Dispatches From The Martha Stewart Trial

The “Annie Incident” and the Royal “We”

Chance of conviction
Tuesday, Feb.10: 40 percent
Based on SEC investigator Helene Glotzer’s testimony that she asked Martha Stewart whether she was sure that Stewart had placed her sell order with Peter Bacanovic (one of the false statement specifications), Stewart’s chances of conviction rise from 30 percent to 40 percent. However, Glotzer hasn’t been cross-examined yet.

Martha Stewart’s assistant Ann Armstrong showed no lingering distress this morning from her plum-pudding-induced breakdown yesterday. Assistant U.S. Attorney Michael Schachter eased her back into the swing of things by having her identify a dozen phone messages. Then he returned to the events of Dec. 27, 2001.

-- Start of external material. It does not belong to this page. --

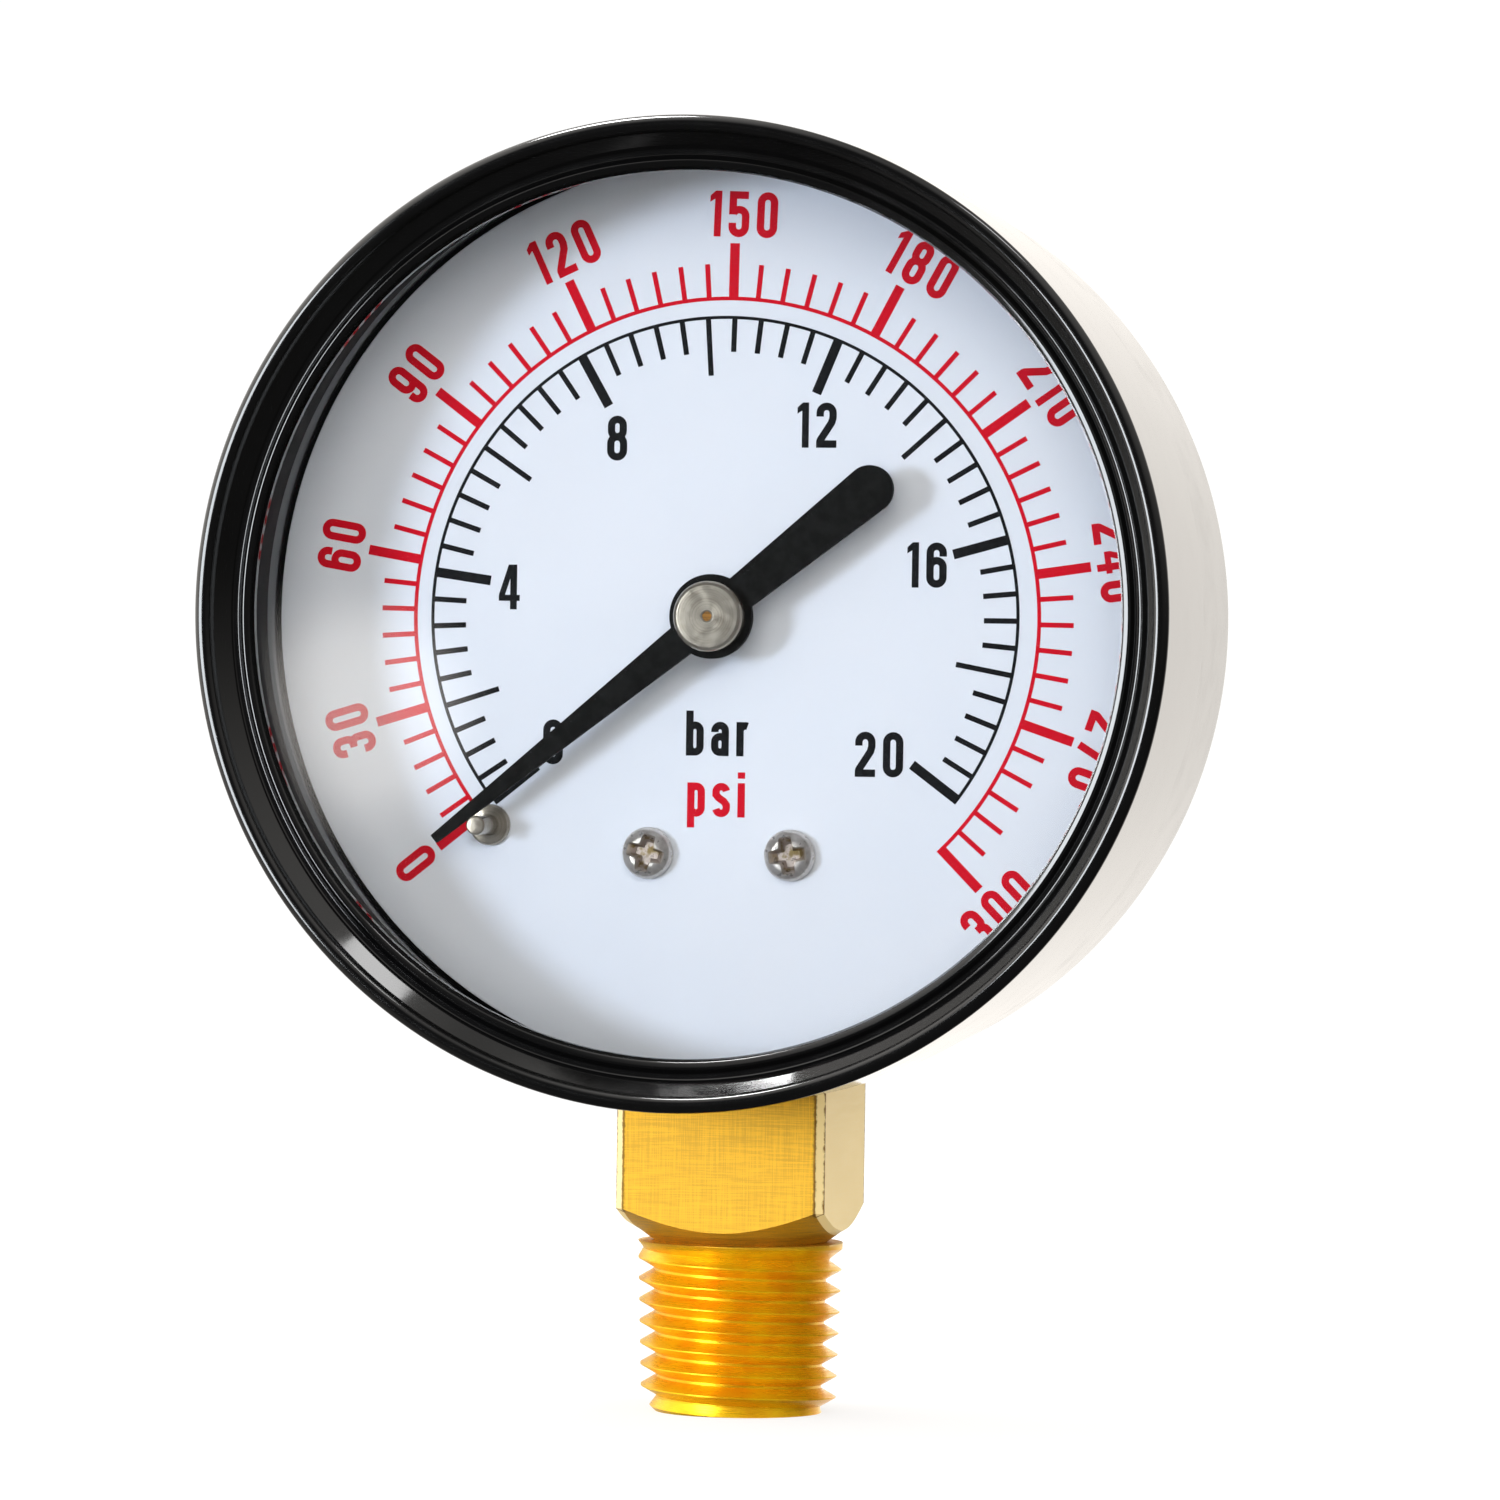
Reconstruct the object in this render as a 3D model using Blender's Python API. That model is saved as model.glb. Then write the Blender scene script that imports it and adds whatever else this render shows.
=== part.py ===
"""A pressure gauge with a bottom stem: black steel case and bezel, brass stem, whole movement inside.

World frame: origin at the middle of the stem's end face, +X to the right, +Y to the rear, +Z up.
Every length below is in millimetres and every mesh is scaled to metres when it is stored. Parts other than
the stem are laid out from the dial's centre, where y is 0 on the dial's face and grows to the rear.
Clock angles are in degrees, clockwise from the top as seen from the front.
"""

import math

import bmesh
import bpy
from mathutils import Matrix, Vector

MM = 0.001
ROUND = 48
SMALL = 16
RUNNING = 0.07  # radial clearance of a pin that turns in a hole
GAP = 0.3  # between pieces that rest on each other
THIN_GAP = 0.1  # between the stacked rings at the window

# Dial and its place above the stem's end face
DIAL_HEIGHT = 52.6
DIAL_SET_FORWARD = 8.0
DIAL_RADIUS = 30.0
DIAL_THICKNESS = 0.5

# Case and bezel
CASE_RADIUS = 31.05
CASE_WALL = 0.85
CASE_CORNER = 2.5
CASE_FRONT = -8.8
CASE_REAR = 17.2
BEZEL_RADIUS = 31.85
BEZEL_WALL = 0.55
BEZEL_REAR = -0.3
BEZEL_FRONT = -14.25
BEZEL_LIP_RADIUS = 28.45
WINDOW_RADIUS = 30.9
WINDOW_THICKNESS = 1.3
GASKET_THICKNESS = 0.8
SKIRT_RADII = (29.65, 30.05)  # of the gasket's skirt, inside the case wall
SKIRT_END = -4.4
PLUG_RADIUS = 4.7
PLUG_HEIGHT = 15.0

# Stem: 1/4 inch taper pipe thread under a 14 mm square
THREAD_PITCH = 25.4 / 18
THREAD_END_RADIUS = 6.45
THREAD_TAPER = 1 / 32  # growth of the radius per unit of length
THREAD_DEPTH = 1.0
THREAD_LENGTH = 11.3
THREAD_CHAMFER = 0.9
SQUARE = 14.0
SQUARE_CORNER = 0.55
SQUARE_START = 12.2  # where the cone meets the middle of a flat
SQUARE_END = 20.4  # where the wrench flats end, just below the case
NECK = 13.8  # width of the square from there up into the case
CONE_SLOPE = math.tan(math.radians(30))
BORE_RADIUS = 1.95
BLOCK_HALF_WIDTH = 10.0
BLOCK_BOTTOM = -28.0
BLOCK_TOP = -19.3
BLOCK_FRONT = 4.1
BLOCK_REAR = 15.9
BLOCK_OVERLAP = 0.05  # how far the square and its neck run into each other and into the block

# Movement: two plates on three pillars
FRONT_PLATE = (2.9, 3.9)
REAR_PLATE = (10.2, 11.2)
PLATE_HALF_WIDTH = 11.0
PLATE_TOP = 10.5
FRONT_PLATE_BOTTOM = -27.6
REAR_PLATE_BOTTOM = -18.2
PILLARS = {"left_upper": (-8.6, 7.8), "right_upper": (8.6, 7.8), "left_lower": (-8.8, -14.6)}
PILLAR_RADIUS = 1.5
SPIGOT_RADIUS = 0.8
PLATE_SCREW_RADIUS = 0.65
MOVEMENT_SCREWS = {"left": (-7.0, -26.0), "right": (7.0, -26.0)}
CASE_SCREWS = {"left": (-6.2, -23.6), "right": (6.2, -23.6)}
DIAL_SCREWS = {"left": (-4.75, -15.5), "right": (4.75, -15.5)}

# Gears: a pinion on the pointer's arbor and a toothed sector ten times its size
MODULE = 0.25
PINION_TEETH = 10
SECTOR_TEETH_FULL = 100
PRESSURE_ANGLE = math.radians(20)
BACKLASH = 0.06
ADDENDUM = 0.85 * MODULE
DEDENDUM = 1.2 * MODULE
PINION_RADIUS = MODULE * PINION_TEETH / 2
SECTOR_RADIUS = MODULE * SECTOR_TEETH_FULL / 2
SECTOR_CLOCK = 160.9
SECTOR_SIDES = (-27.0, 14.0)  # clock angles of the toothed rim's two ends
SECTOR_LAYER = (6.8, 7.6)
RIM_WIDTH = 2.0
ARBOR_RADIUS = 0.9
TAIL_LENGTH = 5.0
TAIL_CLOCK = 149.4
LINK_LENGTH = 8.0
LINK_CLOCK = 45.8
LINK_LAYER = (7.75, 8.35)
LINK_PIN_RADIUS = 0.5

# Bourdon tube: a flattened tube bent round the movement
TUBE_RADIUS = 23.5
TUBE_THICKNESS = 2.2
TUBE_WIDTH = 6.0
TUBE_WALL = 0.4
TUBE_MIDDLE = 8.6
TUBE_STEPS = 30
TUBE_IN_BLOCK = 196.0
TUBE_LEAVES_BLOCK = 205.0
TUBE_TIP = 472.0  # 112 degrees, one turn on

# Pointer, at rest against the stop pin
POINTER_REST = -128.8
POINTER_LAYER = (-3.75, -3.25)
POINTER_LENGTH = 23.6
POINTER_TIP_WIDTH = 0.6
POINTER_ROOT_WIDTH = 2.1
POINTER_DISC_RADIUS = 2.75
TAIL_END_CENTRE = 13.33
TAIL_END_RADIUS = 1.56
TAIL_ROOT_WIDTH = 2.3
HUB_RADIUS = 2.3
HUB_FRONT = -4.9
BUSH_RADIUS = 1.4
STOP_PIN = (-15.47, -13.84)
STOP_PIN_RADIUS = 0.63
STOP_PIN_FRONT = -4.2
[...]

When Stewart called the office from the San Antonio airport early that afternoon, Schachter asked, did Armstrong have trouble hearing her? Did she remember Stewart saying she was having trouble hearing Armstrong? Was there any background noise on the call? To these questions, Armstrong’s answer was “no.” The prosecution has asked similar questions of every witness who spoke to Stewart that afternoon—and their answers have also been “no.” The prosecution has asked a witness who knows Peter Bacanovic and Douglas Faneuil whether she ever had any trouble distinguishing between the two on the phone—and her answer was “no.”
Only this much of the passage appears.